Kimmerlerin, Frigya Hükümdarlığına son vermesinden sonra bölgeye sırasıyla Medler (M.Ö 585.) ve Persler (M.Ö. 547) hakim olmuştur. Persler, imparatorluklarını "satrap" olarak adlandırılan yöneticilerce yönetilen, yarı-bağımsız eyaletlere bölmüştür. Bu eyaletlerden biri olan Kapadokya bölgesinin adı "güzel cins atlar ülkesi" anlamına gelen Katpatuka idi.
Persler, sınırları içinde yaşayan insanlara istedikleri dini seçme ve kendi dillerini konuşma özgürlüğü sağlamıştır.

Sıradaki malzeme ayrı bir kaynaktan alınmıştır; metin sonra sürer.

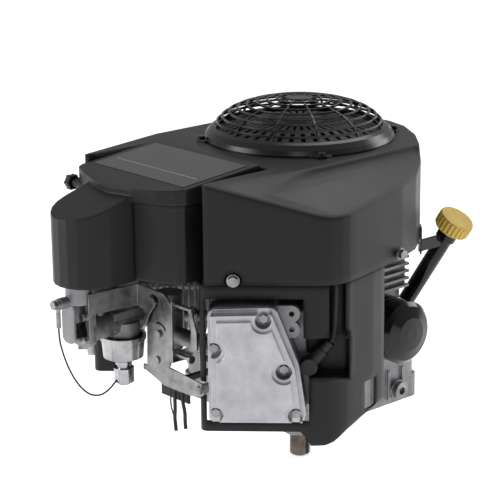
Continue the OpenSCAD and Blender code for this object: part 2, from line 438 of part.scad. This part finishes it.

Zoroaster dinine inan Persler içinse ateş kutsaldı ve bu sebepten Hasan Dağı ve Erciyes gibi volkanlar onlar için kutsal yerlerdi. Persler tarafından yapılan Kraliyet Yolu, Pers başkentini Kapadokya'ya, oradan da Ege'ye bağlamaktaydı. M.Ö. 334 ve 332 yıllarında iki kez yenilgiye uğratılan Pers imparatorluğu Büyük İskender tarafından fethedildi.
Pers imparatorluğuna son veren Büyük İskender Kapadokya'da büyük bir direnişle karşılaştı. Bölgeyi yönetimi altına almak isteyen Büyük İskender, komutanlarından Sabictus'u bu işle görevlendirdi fakat halk büyük bir direnç gösterdikten sonra, bir aristokrat olan Ariarhes'i Kral ilan etti. M.Ö. 332-322 yılları arasında hüküm süren Ariarthes I çok büyük başarılar elde ederek, Kapadokya Krallığının sınırlarını Karadeniz'e kadar genişletti.
M.S. 17'de Büyük İskender'in ölümüne kadar refah içinde yaşayan Kapadokya Krallığı, bir Roma eyaletine dönüştükten sonra Makedonyalılar,Galatlar ve Pontus Krallığı ile savaşlar yapmıştır.